Unlike the big boys' lists, however, mine won't be full of fancy-pants new releases and current bestsellers, for a couple of reasons. First: hardcover books? What honest-to-god book lover in their right mind buys hardcover at full retail price? Puh-lease. (And for some unfathomable reason, I'm still not on publishers' mailing lists for comps. Don't they know who I am?) And second, who has time for new releases when you're just trying to keep up with the tottering stacks of "must read next" books that have been accumulating since 1992?
So instead I offer you this:
A Somewhat Dated and Highly Subjective Real Book Lover's Guide to the Ten Best Books of 2005Vanity Fair - I bet if they came out with top ten lists back in 1848, this would have been near the top. As it is, it probably tops my list as the best book I (re-)read this year. Still so catty and funny and accessible. I heart Thackeray big-time.
The Roaring Girl - I'm so glad I finally cleaned and purged my bookshelves because, if I hadn't, I never would have rediscovered this amazing collection of short stories by Canadian Greg Hollingshead, one of the best writers you've never heard of.
Good Omens - Funniest new book I read this year, hands down. I'm chagrined it took me so long to get to it.
The Curious Incident of the Dog in the Night-Time - This was a re-read. And I may have to read it again in 2006.
A Complicated Kindness - A dark horse! I was not expecting this book to be poignant and funny and deceptively simple, despite the fact that the book jacket kept promising it would be.
Paris Stories - Because I am both a slowpoke and a dumdum, it took me until this year to finally discover Mavis Gallant. Fortunately, Gallant seems to be wonderfully prolific, so I look forward to a long and beautiful relationship.

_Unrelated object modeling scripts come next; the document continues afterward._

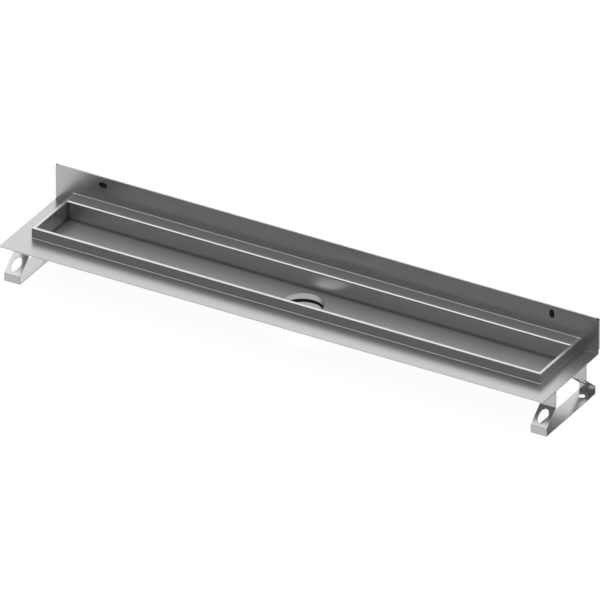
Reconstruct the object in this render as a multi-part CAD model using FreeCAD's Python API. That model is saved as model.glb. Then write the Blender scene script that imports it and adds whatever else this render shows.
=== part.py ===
import FreeCAD, Part
import math
import os

# Linear shower drain with a wall upstand, in stainless sheet, in millimetres.
# X runs along the drain, +Y points at the wall and +Z is up. The origin lies under the middle of
# the overall footprint, at the level that the feet stand on.

# Sheet work of the mounting flange and the wall upstand
LENGTH = 900.0              # flange and upstand, end to end
FLANGE_DEPTH = 161.0        # front edge to the face of the upstand
UPSTAND_HEIGHT = 57.0       # top edge above the flange's top face
CORNER_CUT_LENGTH = 3.5     # top corners cut off at 45 degrees, along either edge
SHEET = 1.5                 # flange, upstand and channel
FLANGE_FOLD_RADIUS = 0.2    # inside the fold between flange and upstand
CUTOUT_CLEARANCE = 0.5      # round the channel where it drops through the flange
CUTOUT_CORNER = 3.0

# Fixing slots in the upstand: the left one lies level and the right one stands upright
SLOT_LENGTH = 13.7
SLOT_WIDTH = 8.2
LEVEL_SLOT_FROM_END = 79.1
UPRIGHT_SLOT_FROM_END = 76.5
SLOT_HEIGHT = 43.9          # centre above the flange's top face

# Foam strip bonded to the back of the upstand
STRIP_THICKNESS = 2.0
STRIP_HEIGHT = 50.0
STRIP_FROM_TOP = 1.0        # below the upstand's top edge

# Raised channel body
END_MARGIN = 28.5           # flange left free outside each end
FRONT_MARGIN = 44.5         # flange left free in front
RIM_HEIGHT = 16.0           # top of the rim above the flange's top face
RIM_WIDTH = 5.4             # outer wall, gap and inner wall together
RIM_RADIUS = 1.3            # outside radius of the rim's folds
LEDGE_RADIUS = 3.0          # fold from the channel's back wall to the ledge behind it
LEDGE_FALL = 1.2            # the ledge is this much higher at the upstand
CHANNEL_WIDTH = 87.3        # inside, front to back
CHANNEL_DEPTH = 29.2        # rim to the floor's edges
FLOOR_FALL = 2.0            # the floor's middle line lies this much lower than its edges
FLOOR_FOLD_RADIUS = 0.1     # inside the folds between walls and floor
WELD_RADIUS = 0.9           # run of weld round the foot of the body and along the ledge

# Outlet under the floor
OUTLET_RADIUS = 32.0        # hole in the floor and bore of the socket
SOCKET_WALL = 1.5
SOCKET_LENGTH = 23.0        # floor's middle line to the socket's end
SOCKET_CHAMFER = 0.7
SEAL_DEPTH = 7.8            # floor's middle line down to the seal's groove
SEAL_HEIGHT = 5.6
SEAL_GROOVE = 3.0           # radial depth of the groove
SEAL_LIP = 1.2              # the lip stands this far into the bore

# Folded feet
FEET_HEIGHT = 63.3          # flange's top face above the floor
FOOT_SHEET = 1.5
FOOT_WIDTH = 26.0
FOOT_FROM_END = 0.6
FOOT_FROM_FRONT = 12.7      # front toe behind the flange's front edge
FOOT_LENGTH = 141.9         # over both toes
LEG_FROM_TOE = 26.3         # across the sloped shoulder
TOE_HEIGHT = 13.0
SHOULDER_HEIGHT = 22.0
FOOT_FOLD_RADIUS = 0.6      # outside the folds, which are sharp inside
WINDOW_WIDTH = 15.2         # elliptic window in each shoulder
WINDOW_LENGTH = 23.8
SCREW_HOLE_RADIUS = 5.4
SCREW_FROM_FRONT_TOE = 12.4
SCREW_FROM_BACK_TOE = 16.8

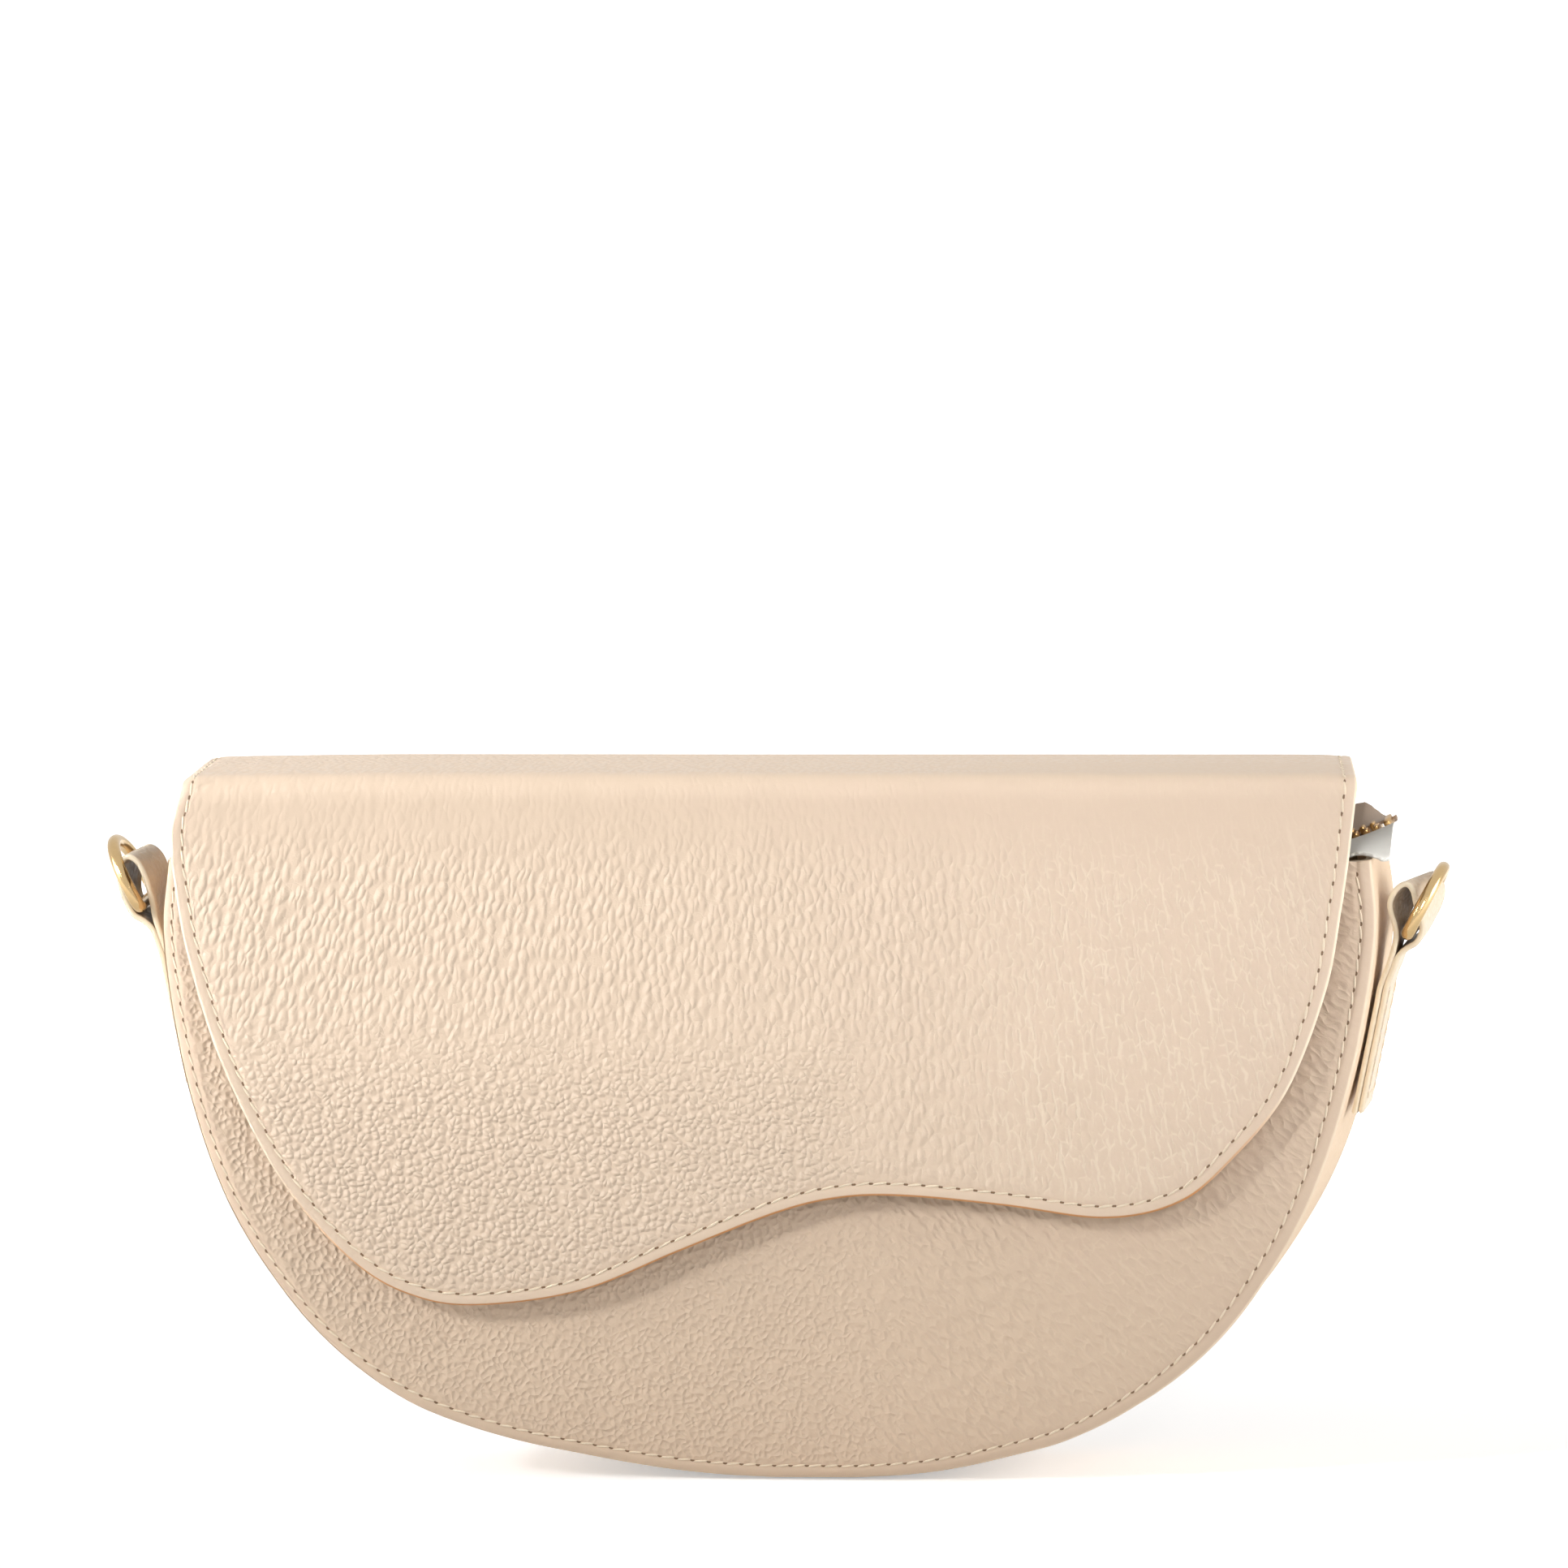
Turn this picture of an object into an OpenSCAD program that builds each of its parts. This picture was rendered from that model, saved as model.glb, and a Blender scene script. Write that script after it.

The Great Gatsby - To think, this book used to bug the bejeebus out of me. Thank goodness I smartened up.
The Remains of the Day - Yes, the ending did force me to wake my dog so that I'd have someone to hug, but it was still an amazing read. I need to approach this one again, now that I can lose (or at any rate fully embrace) my sense of dread.
The Little House box set - Envisioning these stories from the perspective of Laura's parents breathed fresh -- if somewhat terrifying -- life into them. "Good old days," my foot.
Right Ho, Jeeves - I will say this as many times as it needs to be said: you simply cannot go wrong with Bertie and Jeeves.
Books that I could have lived without but stubbornly read anyway because I get That Way once I've started a book: Terry Pratchett's Lords and Ladies, David Mitchell's Cloud Atlas, Barbara Kingsolver's Prodigal Summer, Virginia Woolf's Mrs. Dalloway, Christopher Moore's Fluke, and -- this is going to shock you -- Chicken Soup for the Mother's Soul 2. (Were you shocked?)
Ah, well. You can't always kick a goal.